Les funérailles du premier juin ont été dignes du mort qu’on panthéonisait et dignes de la classe qui escortait le cadavre.

Les organisations socialistes révolutionnaires de France et de l’Étranger, qui sont la partie consciente du prolétariat, ne s’étaient pas fait représenter aux obsèques de Victor Hugo. Les anarchistes faisaient exception et pour se distinguer une fois de plus des socialistes révolutionnaires, ils essayèrent de mêler leur drapeau noir aux drapeaux multicolores du cortège ; Élisée Reclus, leur homme remarquable, pria son ami Nadar d’inscrire son nom sur le registre mortuaire.

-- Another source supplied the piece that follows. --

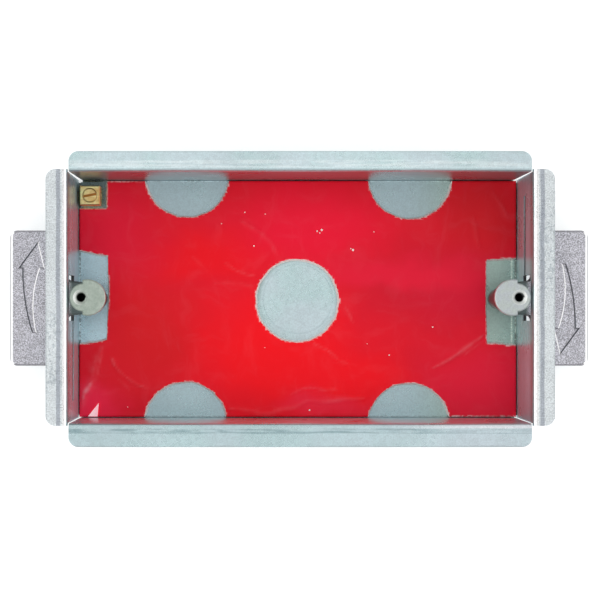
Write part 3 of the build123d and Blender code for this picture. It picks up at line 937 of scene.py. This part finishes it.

Cependant le gouvernement en frappant d’interdit le déploiement du drapeau rouge ; M. Vacquerie[1] en déclarant que dans l’exil, Hugo avait toujours marché derrière le drapeau rouge toutes les fois qu’on portait en terre une des victimes du coup d’État, et la presse radicale en réclamant le droit à la rue pour l’étendard de la Commune et en rappelant qu’en 1871 le proscrit de l’Empire avait ouvert sa maison de Bruxelles aux vaincus de Paris, tous semblaient à l’envie convier les révolutionnaires à s’assembler

  1. Auguste Vacquerie, frère de Charles Vacquerie, mari de Léopoldine Hugo. Journaliste à l'Évènement et poète. Il a accompagné Victor Hugo en exil à Jersey. (Note de Wikisource)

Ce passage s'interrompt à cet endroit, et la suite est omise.